Sim, poderia votar. Sem nenhum problema. Sempre votei em pessoas do meu partido. Sou um cara partidário. Quando Beto de Jesus foi candidato fiquei muito inclinado a votar nele, mas naquele momento eu trabalhava com o deputado federal Franco Montoro e por uma questão ética não pude dar meu voto ao Beto.

Você falou que é um cara partidário. Você esteve na campanha LGBT do Alckmin e também do Kassab. Está apoiando qual dos dois candidatos?
Sou do PSDB. Trabalhei na gestão do Kassab e ajudei a construir o que eu acredito que hoje foi uma boa administração. Tudo que se refere a diversidade eu participei. Fiz parte do grupo que criou a CADS, o Conselho, o Centro de Referência. Não tem como virar as costas e falar ‘ele não presta’. O Kassab é um grande prefeito, mas o candidato do meu partido é o Alckmin.

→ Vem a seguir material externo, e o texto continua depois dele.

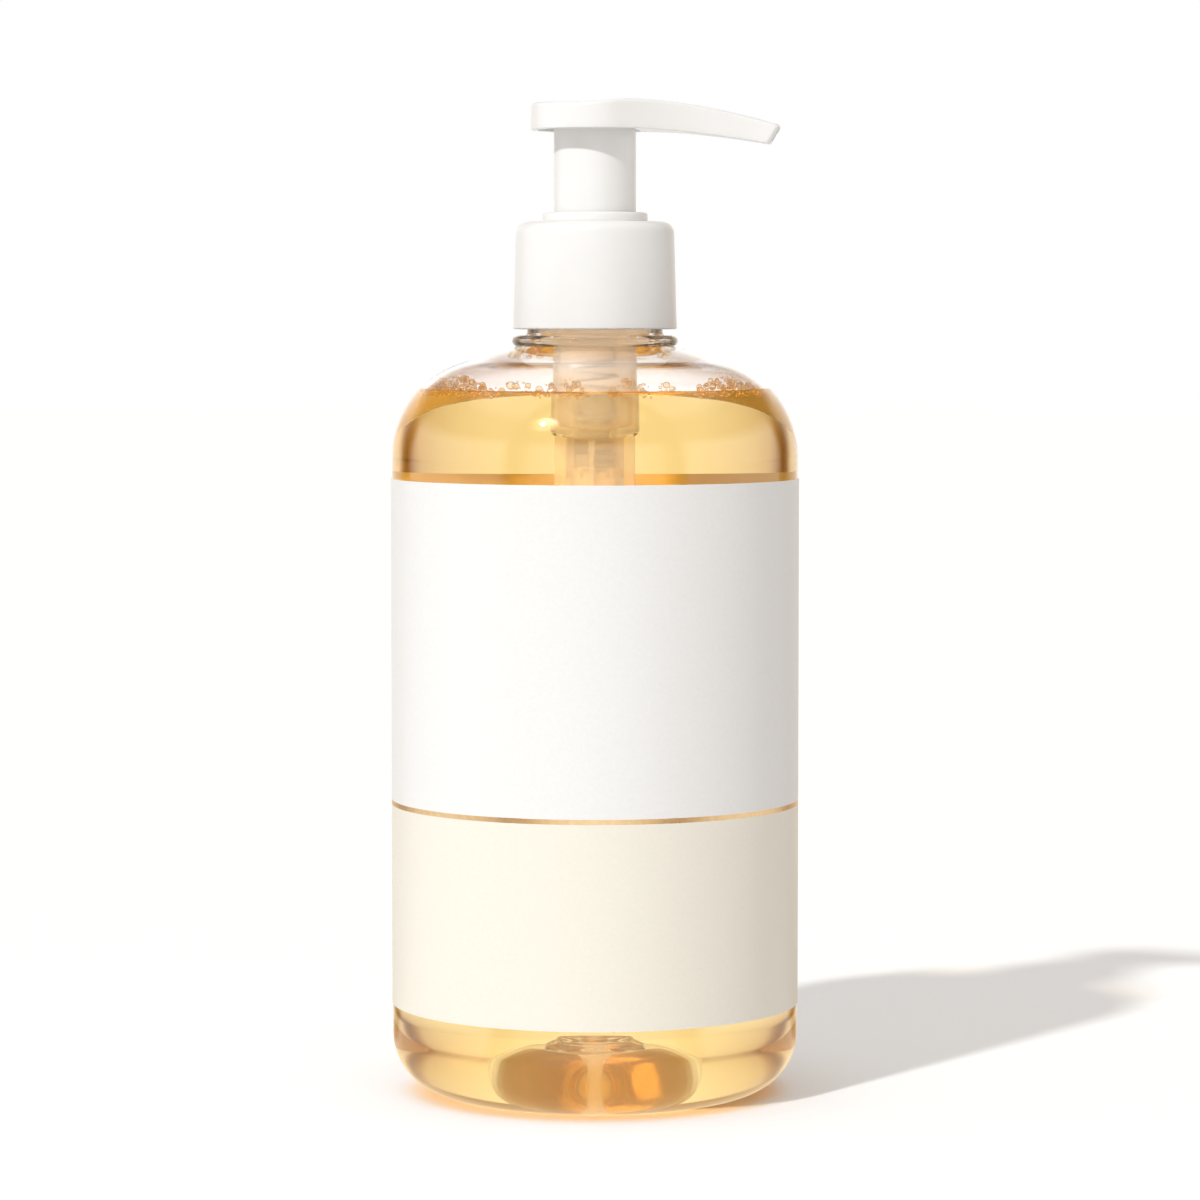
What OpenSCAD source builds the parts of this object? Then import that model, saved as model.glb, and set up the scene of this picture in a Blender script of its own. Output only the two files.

Um dos principais problemas da população LGBT da cidade é em relação a ataques homofóbicos. Acredita que a cidade precisa de uma lei anti-discriminação?
A cidade pode ter uma lei contra a homofobia. Colocamos isso no programa de governo. Agora pode se acabar com a homofobia, não só com lei, por força de política, mas também pela educação. A educação é mais importante do que lei. Mas acho que todo crime de discriminação pode ser punido.

O Kassab vetou a lei que punia a discriminação por orientação sexual no município. Como você vê isso?
Ele foi infeliz. Foi mal orientado, mal assessorado. Se o projeto tinha alguns problemas, antes da votação poderia ter sido resolvido. O importante é que logo o governo apresentou outro projeto pra corrigir alguns erros e ele está lá na Câmara para ser votado.

Nesse sentido, uma das criticas do eleitorado e de alguns adversários é que Kassab não teve vontade política de fazer com que o projeto fosse votado.
Não é tão simples assim não. Não sei dizer se não houve vontade política, mas a pressão contrária é muito grande e da nossa parte ela é muito pequena. Não gosto de usar esse termo, mas quem são os homossexuais eleitos para brigar pelos homossexuais? Não temos, pelo menos assumidos. A comunidade precisa refletir sobre isso. Ela não elege seus representantes.

Você acha que esse cenário pode mudar nessa eleição?
Acho, acredito que sim. Estamos trabalhando para isso.